While a high coefficient of determination can suggest a good fit, it does not confirm causation or account for overfitting, where too many predictors lead to misleadingly high $$R^2$$ values. Additionally, $$R^2$$ does not provide insight into whether important predictors are missing or if there are non-linear relationships present. Therefore, it's essential to analyze residuals and consider adjusted $$R^2$$ or other metrics to evaluate model performance comprehensively.
Evaluate how changes in data collection methods might impact the coefficient of determination in regression analysis.

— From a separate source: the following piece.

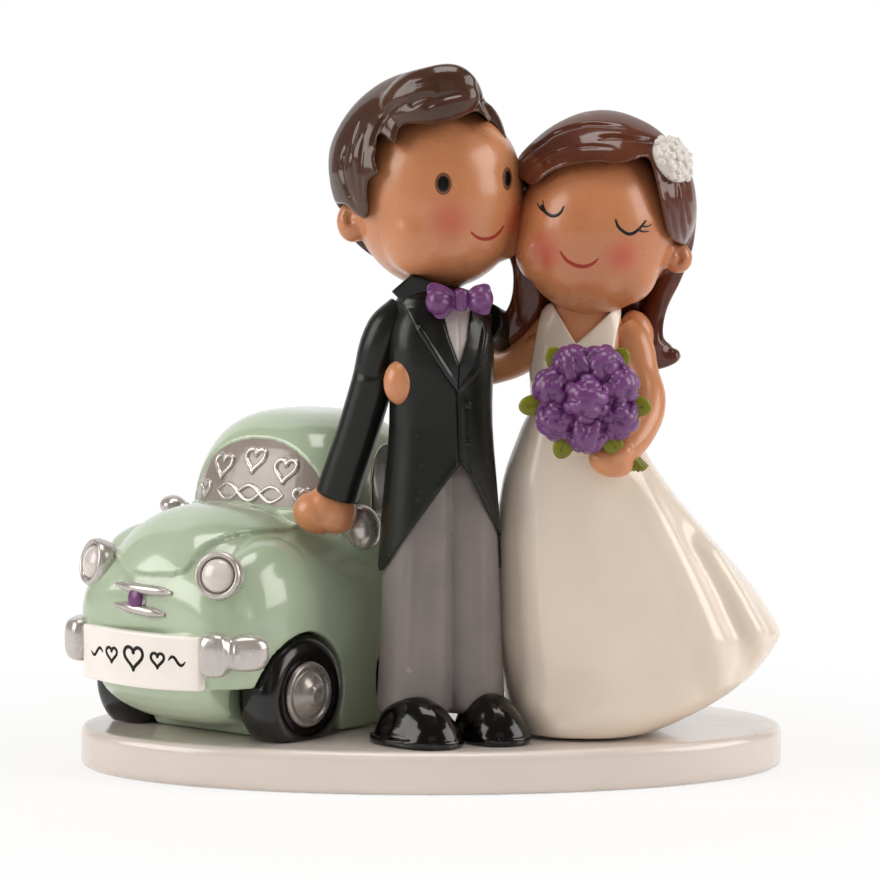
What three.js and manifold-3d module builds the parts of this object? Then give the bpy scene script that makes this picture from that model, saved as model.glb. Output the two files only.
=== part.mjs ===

Changes in data collection methods can significantly affect the coefficient of determination by altering the quality and variability of data. If more accurate or relevant measurements are collected, this could lead to a higher $$R^2$$ value as relationships become clearer and variability is better captured. Conversely, if data becomes noisier or less relevant due to poor collection methods, this could decrease $$R^2$$ as the ability to explain variance diminishes. Therefore, ensuring reliable data collection is critical for obtaining meaningful regression results.
Related terms
Linear Regression: A statistical method used to model the relationship between a dependent variable and one or more independent variables by fitting a linear equation to observed data.
Residuals: The difference between the observed value of the dependent variable and the predicted value from a regression model, indicating how far off the model's predictions are.
Explained Variance: The portion of the total variance in the dependent variable that is accounted for by the independent variable(s) in a regression model.